The Colorado Connect tariff is structured similarly to Puget Sound’s subscriber program. It faces opposition from community solar developers who say its 50 MW size gives the utility an anti-competitive advantage. But Colorado’s larger solar community in Colorado reached a far-reaching settlement with Xcel earlier this year that will allow the Connect proposal to go forward with state regulators’ approval.
The Minnesota tariff will be more traditional, like those in Utah and New Mexico. Through contracted agreements, Xcel will wheel renewables-generated electricity to large corporate customers at a potentially below retail price.
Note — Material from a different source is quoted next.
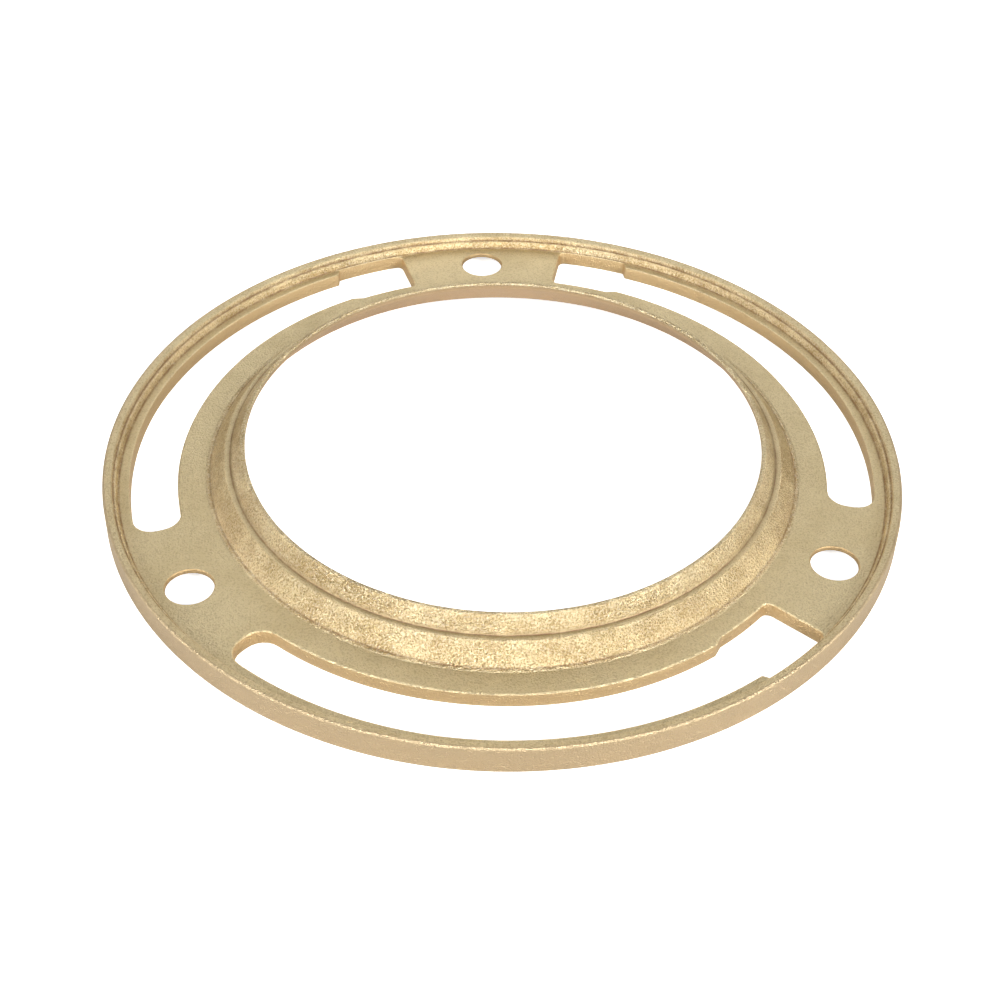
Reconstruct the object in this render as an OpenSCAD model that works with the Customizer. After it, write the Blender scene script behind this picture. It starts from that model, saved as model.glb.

Regulatory approval will put it into service but renewables advocates object to its failure to meet one Buyers’ Principle.
The proposal lacks "additionality" because Xcel has proposed delivering the renewable generation from existing facilities to make the tariff available as soon as possible, Fresh Energy’s Energy Markets Director Allen Gleckner told Utility Dive.
“We are working to get an additionality assurance into the proposal that would allow Xcel to add 75 MW of new renewables in the near term but after the tariff is approved,” he said.
Commissions moving like lightning
Both the proliferation of renewables tariffs and the speed with which regulators are approving them impress Tawney.
The doubling of proposals across the country is an indication that utilities are looking for products that meet large customer needs and an indication that large commercial and industrial customers are helping drive renewables growth, Tawney wrote.
The regulatory approvals, coming at what for utilities commissions is the lightning-like speed of months instead of years, shows that commissioners are more familiar with the tariffs, understand their importance to utilities, and understand that properly structured tariffs won’t shift costs to other customers.
“Three years ago, a customer would find a good PPA price and start negotiations with the utility that could become complicated and might not end with a deal,” Tawney said. “Now there are tariffs in place and corporate buyers and utilities will find out what the real opportunity is. If we see deals get done, we will know we are on to something.”